From the simple concepts of trade and commerce, our Western economy has developed into a world run by a handful of global corporations, omnipotently powerful yet emasculated by the greater power of their shareholders to demand bigger profits and increased dividends year in year out. These corporations will do anything to stay at the top. Nothing, absolutely nothing, is as important to them as their bottom-line profit. Everything else is just incidental. Driven by greed and fear, they exploit, subjugate, desecrate and despoil all that should be precious in order to make those half-yearly announcements that ‘profits are up’.

In the end, therefore, polytunnels in Herefordshire are just another boil on the surface of a planet sick from abuse by an avaricious species that doesn’t know when to stop. It could be argued that we are all culpable, but to call everyone a sinner is no solution. That is not to say that no solution exists, but it will require a total rethink of the way we behave. It will require a reversal of those erroneous and outdated economic ideas that have led us down the road to ultimate self-destruction. It is, as they say, a big ask.
However, every journey begins with but a single step, as Chinese philosophy is so keen to tell us. And our new journey has already begun. Everywhere around the world there are people who say that this madness has gone on long enough. They are turning their backs on the ideology of ‘received economics’ and beginning to work things out for themselves. We can all do the same. If we don’t want polytunnels covering our green and pleasant land, we should withdraw our support for supermarkets. If we don’t want global corporations ruling our lives, we should withdraw support from them too.

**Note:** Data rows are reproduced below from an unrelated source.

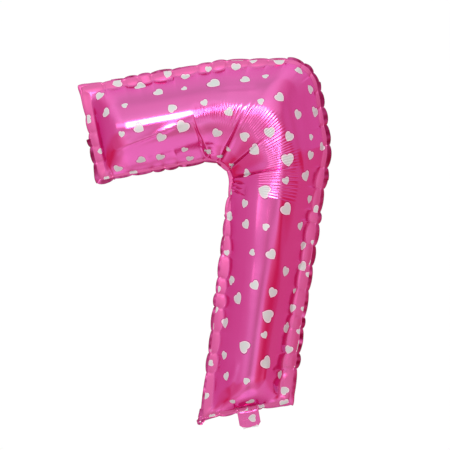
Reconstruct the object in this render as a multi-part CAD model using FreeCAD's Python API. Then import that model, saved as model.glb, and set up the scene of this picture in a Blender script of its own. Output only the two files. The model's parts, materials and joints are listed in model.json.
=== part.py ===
"""Foil number balloon in the shape of the digit 7, inflated. Lengths are in millimetres.

Frame: the origin is where the inflation tail leaves the body, the place where a ribbon is tied.
+Z is up, X runs along the bar of the digit, and the printed front faces -Y.

The body is two film panels welded along a flat margin. The film is drawn 0.5 mm thick so that it
meshes well; real film is about 0.03 mm. The tail is the flat neck that the gas is let in through,
and the valve is two clear films inside it that press each other shut.
"""

import FreeCAD
import Part

import math
import os

V = FreeCAD.Vector

# ---- driving dimensions ---------------------------------------------------------------------
DIGIT_HEIGHT = 800.0  # bottom edge to top edge, welded margins included
MARGIN = 9.0  # width of the welded margin round the body
FILM = 0.5  # drawn thickness of a film panel
WELD = 2 * FILM  # drawn thickness of the welded margin, both films
WELD_LAP = 2.0  # how far the margin is drawn inside the weld line, under the panels' edges
BULGE = 82.0  # how far a stroke of the digit swells from the weld plane
BULGE_PER_WIDTH = 0.12  # extra swell for each millimetre that the corner is wider than a stroke
END_ROUND = 92.0  # length over which a stroke swells from its closed end

BAR_LEFT = -240.0  # weld line at the bar's closed end
BAR_BOTTOM = 578.0  # weld line under the bar
WELD_TOP = DIGIT_HEIGHT - MARGIN
WELD_BOTTOM = MARGIN
STROKE = 212.0  # width of a stroke from weld to weld
CROOK_RADIUS = 50.0  # inside corner of the digit

TAIL_WIDTH = 48.0
TAIL_LENGTH = 28.0
TAIL_CORNER = 7.0  # chamfer at the tail's free corners
FOLD_CLEAR = 1.4  # the neck starts this far above the fold line, so that the tail can turn
TAIL_CLEAR = 0.3  # the tail starts this far below the fold line
SIDE_SEAL = 5.0  # welded strip along each side of the tail

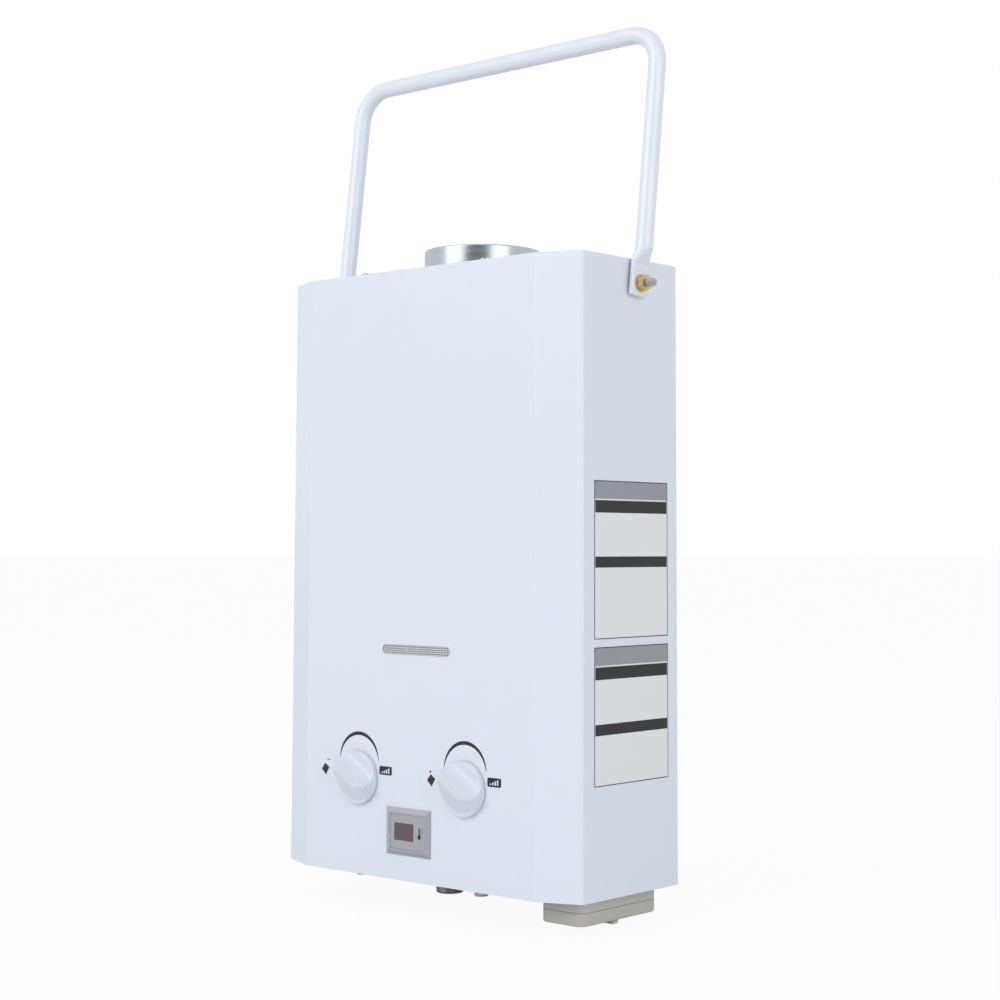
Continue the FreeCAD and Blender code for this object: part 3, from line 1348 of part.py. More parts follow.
def probe_bracket():
    """Strip that carries the two electrodes on the jacket's front."""
    z = BOTTOM + BURNER_TOP + 8
    y = CORE_FRONT - CORE_WALL - 1.2
    plate = box(-PROBE_X - 8, PROBE_X + 8, y, y + 1.2, z - 5, z + 22)
    holes = [cyl(PROBE_R, (x, y - 1, z), (x, y + 3, z)) for x in (-PROBE_X, PROBE_X)]
    return plate.cut(holes)


def overheat_switch():
    """Thermal cut-out disc on the exchanger's front."""
    z = BOTTOM + SHELL_TOP + FIN_H / 2
    y = CORE_FRONT - CORE_WALL
    return cyl(CUTOUT_R, (30, y - CUTOUT_T, z), (30, y, z))


# Handle

def handle():
    """Tube bent to a U, with its ends flattened against the sides and drilled for the pivot bolts."""
    reach = HANDLE_REACH
    path = [
        (-LEG_X, 0, ROUND_START), (-LEG_X, 0, reach), (LEG_X, 0, reach), (LEG_X, 0, ROUND_START),
    ]
    bow = pipe(path, TUBE_R, TUBE_R - TUBE_WALL, HANDLE_BEND_R)
    ends = []
    for side in (-1, 1):
        ends.append(handle_end(side))
    solid = bow.fuse(ends).removeSplitter()
    bore = cyl(BOLT_R + PIVOT_FIT, (-LEG_X - 20, 0, 0), (LEG_X + 20, 0, 0))
    solid = solid.cut(bore)
    solid.rotate(V(0, 0, 0), V(1, 0, 0), HANDLE_TILT)
    solid.rotate(V(0, 0, 0), V(1, 0, 0), 0)
    solid.translate(V(0, PIVOT_Y, PIVOT_Z))
    return solid


def handle_end(side):
    """Flattened end: a rounded strap that swells into the round tube."""
    middle = side * (FLAT_INNER + FLAT_T / 2)
    strap = box(middle - FLAT_T / 2, middle + FLAT_T / 2, -FLAT_W / 2, FLAT_W / 2, -FLAT_TAIL, FLAT_TOP)
    swell = Part.makeLoft([
        rounded_section(middle, FLAT_TOP, FLAT_T / 2, FLAT_W / 2),
        rounded_section(side * (HALF + LEG_CLEARANCE + TUBE_R), ROUND_START, TUBE_R, TUBE_R),
    ], True, False)
    edges = [e for e in strap.Edges if abs(e.tangentAt(e.FirstParameter).z) > 0.9]
    strap = strap.makeFillet(FLAT_T / 2 - 0.01, edges)
    return strap.fuse(swell)


def rounded_section(x, z, half_x, half_y):
    """Closed section with four tangent arcs, an obround or a circle."""
    corner = min(half_x, half_y) - 0.005
    straight = half_y - corner
    flat = half_x - corner
    points = []
    for i in range(4):
        sx = (1, -1, -1, 1)[i]
        sy = (1, 1, -1, -1)[i]
        for share in (0, 45, 90):
            angle = math.radians(90 * i + share)
            points.append(
                V(x + sx * flat + corner * math.cos(angle), sy * straight + corner * math.sin(angle), z),
            )
    edges = []
    for i in range(4):
        a, b, c = points[3 * i:3 * i + 3]
        edges.append(Part.Arc(a, b, c).toShape())
        edges.append(Part.makeLine(c, points[(3 * i + 3) % 12]))
    return Part.Wire(edges)


def handle_spacers():
    """Rings between the cabinet and the handle's flattened ends."""
    ring = tube(WASHER_R, BOLT_R + SCREW_FIT, (HALF, PIVOT_Y, PIVOT_Z), (HALF + SPACER_T, PIVOT_Y, PIVOT_Z))
    return both_sides(ring)


def handle_washers():
    start = FLAT_OUTER + PIVOT_SIDE_GAP
    ring = tube(
        WASHER_R, BOLT_R + SCREW_FIT, (start, PIVOT_Y, PIVOT_Z), (start + WASHER_T, PIVOT_Y, PIVOT_Z),
    )
    return both_sides(ring)


def handle_nuts():
    start = FLAT_OUTER + PIVOT_SIDE_GAP + WASHER_T
    nut = hexagon(NUT_AF, (start, PIVOT_Y, PIVOT_Z), (start + NUT_T, PIVOT_Y, PIVOT_Z))
    nut = nut.cut(cyl(BOLT_R, (start - 1, PIVOT_Y, PIVOT_Z), (start + NUT_T + 1, PIVOT_Y, PIVOT_Z)))
    return both_sides(nut)


def handle_bolts():
    """Pivot bolts with their heads inside the cabinet and their ends outside."""
    inside = HALF - SHEET
    end = FLAT_OUTER + PIVOT_SIDE_GAP + WASHER_T + NUT_T + BOLT_PROUD
    head = hexagon(NUT_AF, (inside - BOLT_HEAD_T, PIVOT_Y, PIVOT_Z), (inside, PIVOT_Y, PIVOT_Z))
    shank = cyl(BOLT_R, (inside, PIVOT_Y, PIVOT_Z), (end, PIVOT_Y, PIVOT_Z))
    ring = [e for e in shank.Edges if abs(e.CenterOfMass.x - end) < 0.01]
    shank = shank.makeChamfer(BOLT_CHAMFER, ring)
    return both_sides(head.fuse(shank).removeSplitter())


save("front_cover", front_cover())
save("cover_screws", *cover_screws())
save("top_panel", top_panel())
save("bottom_panel", bottom_panel())
save("back_plate", back_plate())
save("wall_bracket", wall_bracket())
save("bracket_rivets", *bracket_rivets())
save("sight_mesh", sight_mesh())
save("gas_knob", knob(GAS_KNOB_X))
save("water_knob", knob(WATER_KNOB_X))
save("gas_spindle", spindle(GAS_KNOB_X, PLUG_BACK - 0.2))
save("water_spindle", spindle(WATER_KNOB_X, PLUG_BACK - 0.2))
save("display_bezel", bezel())
save("display_window", display_window())
save("display_board", display_board())
save("flue_collar", flue_collar())
save("draft_hood", draft_hood())
save("combustion_shell", combustion_shell())
save("exchanger_case", exchanger_case())
save("exchanger_fins", *exchanger_fins())
save("exchanger_tubes", exchanger_tubes())
save("cold_pipe", cold_pipe())
save("hot_pipe", hot_pipe())
save("burner_bars", *burner_bars())
save("burner_frame", burner_frame())
save("gas_manifold", gas_manifold())
save("injectors", *injectors())
save("gas_feed_pipe", pipe(gas_feed(), PIPE_R - 1, PIPE_R - 1 - PIPE_WALL, 6.0))
save("gas_valve_body", gas_valve_body())
save("gas_solenoid", gas_solenoid())
save("solenoid_plunger", solenoid_plunger())
save("push_rod", push_rod())
save("rod_spring", rod_spring())
save("plunger_spring", plunger_spring())
save("diaphragm", diaphragm())
save("diaphragm_cover", diaphragm_cover())
save("water_valve_body", water_valve_body())
save("valve_screws", *valve_screws())
save("micro_switch", micro_switch())
save("switch_lever", switch_lever())
save("gas_inlet", stub(GAS_STUB_X, GAS_STUB_Y, GAS_STUB_DROP))
save("cold_inlet", stub(COLD_STUB_X, STUB_Y, PIPE_STUB_DROP))
save("hot_outlet", stub(HOT_STUB_X, STUB_Y, PIPE_STUB_DROP))
save("drain_body", drain_body())
save("drain_screw", drain_screw())
save("battery_housing", battery_housing())
save("battery_lid", battery_lid())
save("battery_cells", *battery_cells())
save("cell_contacts", *cell_contacts())
save("lid_strip", lid_strip())
save("igniter_box", igniter_box())
save("spark_electrode", probe(-PROBE_X))
save("flame_probe", probe(PROBE_X))
save("probe_bracket", probe_bracket())
save("overheat_switch", overheat_switch())
save("handle", handle())
save("handle_spacers", *handle_spacers())
save("handle_washers", *handle_washers())
save("handle_nuts", *handle_nuts())
save("handle_bolts", *handle_bolts())
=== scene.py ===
import math

import bmesh
import bpy
from bpy.props import FloatProperty, FloatVectorProperty, IntProperty, PointerProperty
from mathutils import Matrix, Vector


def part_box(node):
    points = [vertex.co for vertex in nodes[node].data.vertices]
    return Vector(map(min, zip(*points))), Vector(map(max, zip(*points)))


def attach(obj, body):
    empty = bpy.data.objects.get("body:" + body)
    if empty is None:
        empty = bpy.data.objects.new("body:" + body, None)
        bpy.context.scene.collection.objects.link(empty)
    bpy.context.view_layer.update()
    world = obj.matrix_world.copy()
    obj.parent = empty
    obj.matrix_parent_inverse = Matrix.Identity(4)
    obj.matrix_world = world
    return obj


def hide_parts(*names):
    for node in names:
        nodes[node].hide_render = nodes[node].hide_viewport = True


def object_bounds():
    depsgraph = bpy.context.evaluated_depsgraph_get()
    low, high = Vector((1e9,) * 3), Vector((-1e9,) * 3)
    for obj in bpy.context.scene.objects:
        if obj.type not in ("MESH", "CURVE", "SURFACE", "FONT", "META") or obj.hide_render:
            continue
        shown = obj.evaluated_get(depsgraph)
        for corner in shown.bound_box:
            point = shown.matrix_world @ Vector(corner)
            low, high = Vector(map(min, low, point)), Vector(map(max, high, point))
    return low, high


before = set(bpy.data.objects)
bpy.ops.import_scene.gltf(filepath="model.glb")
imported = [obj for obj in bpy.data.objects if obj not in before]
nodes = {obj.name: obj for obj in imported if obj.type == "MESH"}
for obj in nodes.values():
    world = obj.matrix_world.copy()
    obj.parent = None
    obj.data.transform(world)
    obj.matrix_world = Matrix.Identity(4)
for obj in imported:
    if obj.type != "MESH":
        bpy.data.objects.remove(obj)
CAD_BOX = [list(corner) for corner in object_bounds()]

bl_info = {
    "name": "Portable Water Heater",
    "version": (1, 0, 0),
    "blender": (4, 5, 0),
    "location": "View3D > Sidebar > Heater",
    "description": "Dresses a portable propane water heater with paint, metal, marks, digits, "
                   "threads and mesh",
    "category": "Object",
}

# Faces and lines of the cabinet, read from its solids
COVER_LOW, COVER_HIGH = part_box("front_cover")
FRONT_Y = COVER_LOW.y
SIDE_X = COVER_HIGH.x
BASE_Z = COVER_LOW.z
GAS_KNOB = sum(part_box("gas_knob"), Vector()) / 2
WATER_KNOB = sum(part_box("water_knob"), Vector()) / 2
WINDOW_LOW, WINDOW_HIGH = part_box("display_window")
MESH_LOW, MESH_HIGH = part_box("sight_mesh")

# Sizes and colours that a user would change

def colour_setting(name, description, default):
    """A colour in the panel."""
    return FloatVectorProperty(
        name=name, description=description, subtype="COLOR", size=3, min=0, max=1, default=default)


def number_setting(name, description, low, high, default, subtype="NONE"):
    """A number in the panel, with its limits."""
    return FloatProperty(
        name=name, description=description, subtype=subtype, min=low, max=high, default=default)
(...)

Easier said than done? Certainly. Very easy to say, incredibly difficult to do, considering that we are effectively locked inside an economic bus with a jammed accelerator that is heading for the precipice at frightening speed. But if no one does anything, change will never come. If, however, one person changes something, another person might be influenced to do the same. How far would that influence have to travel before it meets another one coming the other way?

The power is with us – the people. This is the underlying principle of democracy. If the people do not like the way things are run, the people truly have the power to change it. If we do not exercise that power, no changes for the better will happen – and we will have only ourselves to blame.